Even though snow is still on the peaks, it’s that time of year to begin water conservation in the valley.
The City of Trail is advising residents that starting Monday, June 1, water restrictions go into effect for all properties.
That means lawn watering is permitted only on odd numbered days for odd numbered premises and even numbered days for even numbered premises.
Further restrictions include conventional lawn watering, typically a garden hose and sprinkler head, is permitted only during the hours of 6 a.m. to 10 a.m. and 6 p.m. to 10 p.m. on designated days.
Automatic sprinkler systems such as underground sprinklers, or other sprinklers that are controlled by an automatic turn on/turn off device, are permitted from midnight to 10 a.m. and 6 p.m. to midnight on designated days.
Craig Speers, city utilities superintendent, further clarified that a time limit of 30 minutes per zone also applies to automated sprinkler systems.
“Hand watering of gardens and flower beds is permitted any time of the day or evening, provided a flow control device is used, such as a hose nozzle,” he said.
Not recommended, but if required, washing sidewalks or driveways is permitted only during the hours of 6 a.m. to 10:00 a.m. and 6 p.m. to 10 p.m. on designated days.
Wetting down sidewalks and driveways as a form of cooling, is prohibited.
As well, Speers asks residents to avoid over-spraying onto sidewalks, driveways, streets or alleys.

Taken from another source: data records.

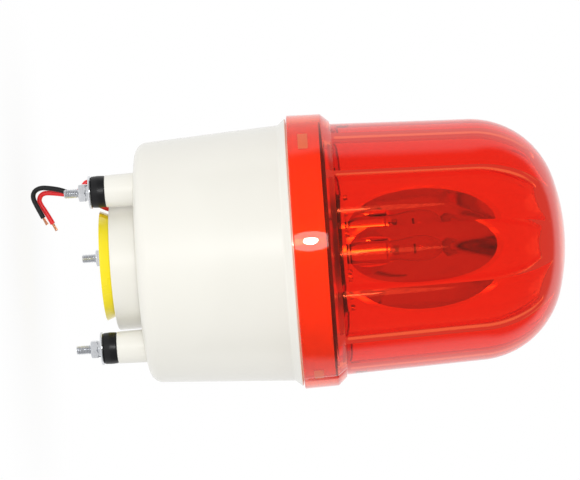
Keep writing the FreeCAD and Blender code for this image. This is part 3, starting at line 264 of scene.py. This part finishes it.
red_insulation = moulded("red_pvc", (0.80, 0.006, 0.010), (0.68, 0.004, 0.008), (0.42, 0.34),
                         (700, 0.08))
black_insulation = moulded("black_pvc", (0.008, 0.008, 0.009), (0.014, 0.014, 0.015), (0.42, 0.32),
                           (700, 0.08))
bare_copper = metal("bare_copper", (0.86, 0.45, 0.28), (0.70, 0.33, 0.19), (0.4, 0.28), 0.05)
for colour, route, length, material in (("red", RED_ROUTE, 56.4, red_insulation),
                                        ("black", BLACK_ROUTE, 52.0, black_insulation)):
    wire = route_curve(colour + "_wire", route, LEAD_R)
    wire.data.materials.append(material)
    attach(wire, "base")
    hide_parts(colour + "_lead")
    end_wires = strand_bundle(colour + "_wire_strands", route)
    end_wires.data.materials.append(bare_copper)
    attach(end_wires, "base")
    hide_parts("lead_strands")

# ---------------------------------------------------------------- meshes


def rounded(corners, steps=5):
    """A profile through (radius, height, round) corners; each round is an arc tangent to both sides."""
    corners = np.array(corners, float)
    points = [corners[:1, :2]]
    for before, (x, y, size), after in zip(corners, corners[1:], corners[2:]):
        here = np.array([x, y])
        back, on = before[:2] - here, after[:2] - here
        back, on = back / np.linalg.norm(back), on / np.linalg.norm(on)
        half = math.acos(max(-1.0, min(1.0, float(back @ on)))) / 2
        if size <= 0 or half > 1.56:
            points.append(here[None])
            continue
        cut = size / math.tan(half)
        middle = here + (back + on) / np.linalg.norm(back + on) * size / math.sin(half)
        first, last = here + back * cut - middle, here + on * cut - middle
        share = np.linspace(0, 1, steps + 1)[:, None]
        way = first * (1 - share) + last * share
        points.append(middle + way / np.linalg.norm(way, axis=1)[:, None] * size)
    points.append(corners[-1:, :2])
    return np.concatenate(points)


def polar_grid(radius, height, turn, at=(0.0, 0.0)):
    """Points at these radii, heights and angles round an upright axis, in metres."""
    radius, height, turn = np.broadcast_arrays(radius, height, turn)
    x = at[0] + radius * np.cos(turn)
    y = at[1] + radius * np.sin(turn)
    return np.stack([x, y, height], 2) * MM


def grid_faces(rows, columns, closed):
    """Quads over a grid whose columns run round; closed also joins the last row to the first."""
    i = np.arange(rows if closed else rows - 1)[:, None]
    j = np.arange(columns)[None]
    on, over = (i + 1) % rows, (j + 1) % columns
    return np.stack([i * columns + j, i * columns + over, on * columns + over, on * columns + j],
                    2).reshape(-1, 4)


def turned(profile, around=96, at=(0.0, 0.0), closed=True):
    """A turned form: its (radius, height) profile spun about an upright axis at a place."""
    turn = np.linspace(0, 2 * np.pi, around, endpoint=False)[None]
    grid = polar_grid(profile[:, :1], profile[:, 1:], turn, at)
    return grid, grid_faces(len(profile), around, closed)


def piece(name, parts, material, body, stands_for, smooth_deg=30.0):
    """One object from (points, faces) parts: welded, turned outwards, smooth but for its edges."""
    points, faces, offset = [], [], 0
    for grid, quads in parts:
        flat = np.asarray(grid, float).reshape(-1, 3)
        points.append(flat)
        faces += (np.asarray(quads) + offset).tolist()
        offset += len(flat)
    mesh = bpy.data.meshes.new(name)
    mesh.from_pydata(np.concatenate(points), [], faces)
    work = bmesh.new()
    work.from_mesh(mesh)
    bmesh.ops.remove_doubles(work, verts=work.verts, dist=1e-7)
    bmesh.ops.dissolve_degenerate(work, edges=work.edges, dist=1e-7)
    bmesh.ops.recalc_face_normals(work, faces=work.faces)
    work.to_mesh(mesh)
    work.free()
    mesh.shade_smooth()
    mesh.set_sharp_from_angle(angle=math.radians(smooth_deg))
    mesh.materials.append(material)
    made = bpy.data.objects.new(name, mesh)
    scene.collection.objects.link(made)
    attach(made, body)
    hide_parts(stands_for)
    return made


STUD_CIRCLE_R = 38.5
STUD_PLACES = [(STUD_CIRCLE_R * math.cos(math.radians(a)), STUD_CIRCLE_R * math.sin(math.radians(a)))
               for a in (90, 210, 330)]

# ---------------------------------------------------------------- housing
# One thick moulding in off-white plastic: a tapered cup with a flared shoulder and a rim for the dome,
# a short spigot below and three legs for the studs. The mould left it satin, with rounded edges.
cup = rounded([
    (12.02, 7.0, 0), (12.02, 6, 0.3), (28, 6, 0.8), (28, 18.4, 1.0), (51.4, 18.4, 5.2),
    (55.0, 80.1, 2.0), (57.9, 83.5, 0.4), (55.6, 83.5, 0.2), (55.6, 97.4, 0.4), (52.6, 97.4, 0.4),
    (52.6, 80.1, 2.0), (48.6, 21.4, 1.0), (25.7, 21.4, 0.4), (25.7, 8.5, 0.4), (12.02, 8.5, 0.2),
    (12.02, 7.0, 0)], 8)[:-1]
leg = rounded([(2.15, 7, 0), (2.15, 6, 0.3), (6.75, 6, 0.5), (7.1, 19.9, 0), (6.6, 19.9, 0),
               (6.6, 23.5, 0.3), (2.15, 23.5, 0.2), (2.15, 7, 0)])[:-1]
chassis_post = rounded([(1.3, 79, 0), (1.3, 91.5, 0.2), (3.9, 91.5, 0.3), (4.7, 20.4, 0), (0, 20.4, 0),
                        (0, 79, 0), (1.3, 79, 0)])[:-1]
board_post = rounded([(1.0, 32, 0), (1.0, 40, 0.2), (3.2, 40, 0.3), (3.2, 20.4, 0), (0, 20.4, 0),
                      (0, 32, 0), (1.0, 32, 0)])[:-1]
POST_ANGLES = [math.radians(a) for a in (30, 150, 270)]
housing_plastic = moulded("housing_plastic", (0.80, 0.785, 0.725), (0.76, 0.745, 0.68), (0.34, 0.30),
                          (1500, 0.03), coat=0.45)
parts = [turned(cup, 256)]
parts += [turned(leg, 64, at) for at in STUD_PLACES]
for post, circle in ((chassis_post, 46), (board_post, 30)):
    parts += [turned(post, 32, (circle * math.cos(a), circle * math.sin(a))) for a in POST_ANGLES]
piece("beacon_housing", parts, housing_plastic, "base", "housing")

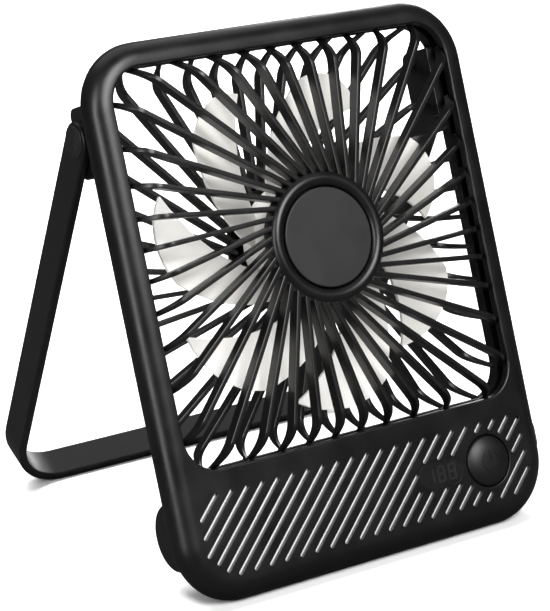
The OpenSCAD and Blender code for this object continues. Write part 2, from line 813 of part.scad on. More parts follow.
front_frame();
front_grille();
hub_disc();
accent_plate();
display_window();
display_module();
control_board();
tact_switch();
usb_socket();
rear_housing();
battery_cells();
battery_straps();
motor_board();
bearing_tube();
motor_bearings();
stator_core();
stator_coils();
housing_screws();
board_screws();
friction_bushes();
spring_washers();
power_button();
impeller();
rotor_cup();
magnet_ring();
motor_shaft();
stand_bar();
hinge_pins();
retaining_clips();
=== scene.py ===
"""Looks for the folding desk fan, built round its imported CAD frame."""

import math

import bmesh
import bpy
from mathutils import Matrix, Vector


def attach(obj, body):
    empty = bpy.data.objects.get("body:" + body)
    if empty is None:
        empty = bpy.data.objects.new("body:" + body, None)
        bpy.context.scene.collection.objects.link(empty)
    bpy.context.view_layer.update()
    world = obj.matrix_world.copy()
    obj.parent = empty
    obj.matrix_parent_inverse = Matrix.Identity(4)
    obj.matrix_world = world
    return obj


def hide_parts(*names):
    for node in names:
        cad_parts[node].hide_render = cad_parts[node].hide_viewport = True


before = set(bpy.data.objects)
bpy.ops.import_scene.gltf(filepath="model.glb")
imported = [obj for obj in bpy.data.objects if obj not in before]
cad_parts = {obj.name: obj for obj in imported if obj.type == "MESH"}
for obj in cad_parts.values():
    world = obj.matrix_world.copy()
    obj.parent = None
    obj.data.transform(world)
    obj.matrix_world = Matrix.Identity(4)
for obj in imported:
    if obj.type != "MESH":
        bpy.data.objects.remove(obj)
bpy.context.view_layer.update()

# Driving sizes in millimetres, as in the CAD source. The fan is drawn upright with its front face at
# y = 0 and its bottom edge at z = 0, and placed() leans it back onto the desk.
BODY_W, BODY_H, FRAME_D = 150.0, 186.0, 8.0
RIM_W, PANEL_H, WALL = 8.7, 44.0, 1.4
CORNER_R, OPENING_R, ROLL_R = 22.0, 12.0, 7.0
LIP_D, LIP_T = 3.2, 1.0
RIB_COUNT, RIB_T, RIB_DEPTH, RIB_OFFSET, RIB_PHASE = 40, 1.7, 4.7, 10.6, 2.6
DOME_FRONT, SHOULDER, RIB_EASE = 5.4, 9.0, 0.32
HUB_RING_R, HUB_DISC_R, RING_ROUND, DISC_PROUD, DISC_EDGE = 22.3, 16.9, 2.5, 0.35, 0.4
SLOT_W, SLOT_PITCH, SLOT_BAND_HALF = 1.2, 6.0, 65.8
BAND_LOW, BAND_HIGH = 9.4, 36.2
BUTTON_R, BUTTON_X, BUTTON_Z, BUTTON_CROWN, BUTTON_GAP = 8.8, 49.6, 22.9, 2.0, 0.35
SYMBOL_R, SYMBOL_W, SYMBOL_H, SYMBOL_GAP = 3.35, 0.9, 0.28, 30
WINDOW_HALF, WINDOW_LEN = 4.6, 18.4
DIGIT_W, DIGIT_H, DIGIT_PITCH, DIGIT_BAR = 2.6, 5.0, 4.6, 0.34
ACCENT_GAP, ACCENT_T, ACCENT_MARGIN, ACCENT_R, ACCENT_CLEAR = 0.02, 0.5, 1.1, 6.0, 1.8
REAR_D, PLATE_T, PLATEAU_RISE = 21.8, 1.5, 3.4
TUBE_R, TUBE_Z, MOTOR_PLATE_R = 11.6, 24.0, 24.0
STAND_ANGLE, HINGE_Y, HINGE_Z, BAR_W, BAR_T = 45.2, 16.0, 157.7, 12.9, 3.1
HEAD_R, HEAD_PROUD, FOOT_FLAT = 5.3, 0.5, 0.3
BLOCK_W, BLOCK_BELOW, BLOCK_ABOVE, BLOCK_ROUND = 8.6, 13, 11, 3

# Room left between the slots and the button or the window, and how short the outer slots are cut
SLOT_CLEAR, SLOT_WINDOW_CLEAR, SLOT_TRIM, SLOT_SHORTEST = 2.5, 0.9, 7, 0.6

OPENING_W = BODY_W - 2 * RIM_W
OPENING_H = BODY_H - RIM_W - PANEL_H
HUB_Z = PANEL_H + OPENING_H / 2
BAND_FRONT, BAND_BACK = LIP_D + 0.1, FRAME_D - PLATE_T - 0.1
PLATEAU_Y = FRAME_D + PLATEAU_RISE
WINDOW_LEFT = BUTTON_X - BUTTON_R - 2.4 - WINDOW_LEN
BLOCK_OUT = BODY_W / 2 - BAR_T - 0.3


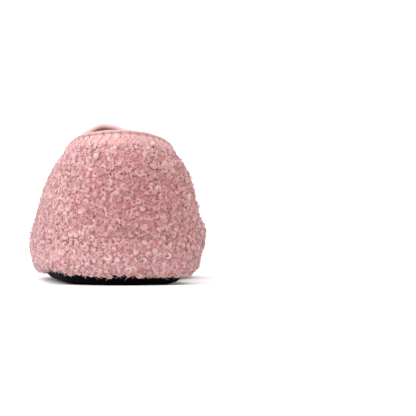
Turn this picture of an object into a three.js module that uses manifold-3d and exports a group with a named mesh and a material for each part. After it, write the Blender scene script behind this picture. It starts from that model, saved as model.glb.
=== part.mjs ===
// A closed-back fleece house slipper for the left foot, modelled as the separate pieces it is made of.
// Millimetres. +Z is up, +Y runs from heel to toe, +X is the medial (big toe) side.
//
// The upper is built from nested bodies: closed shapes like a shoe last, each one a set distance inside the
// outer face of the fleece. A layer of the upper is the space between two of them, cut along the topline.

import * as THREE from "three";
import { mergeVertices } from "three/addons/utils/BufferGeometryUtils.js";
import Module from "manifold-3d";

const wasm = await Module();
wasm.setup();

// ---------- driving dimensions ----------

const gap = 0.3; // between pieces that touch

// Outsole rim, seen from above
const soleLength = 248;
const heelWidth = 72;
const waistMedial = 31;
const waistLateral = 42;
const ballMedial = 43;
const ballLateral = 46.5;
const toeRound = 54; // depth of the rounded toe
const toeSwing = 6; // how far the toe tip leans to the medial side

// Sole stack, from the ground up
const outsoleFloor = 4;
const rimHeight = 10;
const rimWall = 2.2;
const rimFlare = 10.5; // the rim stands this far outside the contact face
const boardThickness = 1.5;
const foamThickness = 4;
const coverThickness = 3;
const grooveDepth = 1.4;
const grooveWidth = 2.6;
const groovePitch = 9;
const grooveMargin = 6; // from the edge of the contact face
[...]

“The City of Trail thanks you in advance for your cooperation in helping us preserve this precious resource,” he said. “And reminds you that water conservation is a global concern.”
As a signatory to the Columbia Basin Water Smart Charter, the City of Trail set a target to reduce gross community water consumption by 20 per cent over time.
The primary goal of Water Smart is to reduce water demand, or conserve water, and to build local capacity by implementing effective water conservation plans, policies, and actions.
Warfield residents will soon be subject to similar water restrictions, which go into effect June 15.
Level one water regulations have been in place in the Beaver Valley since May.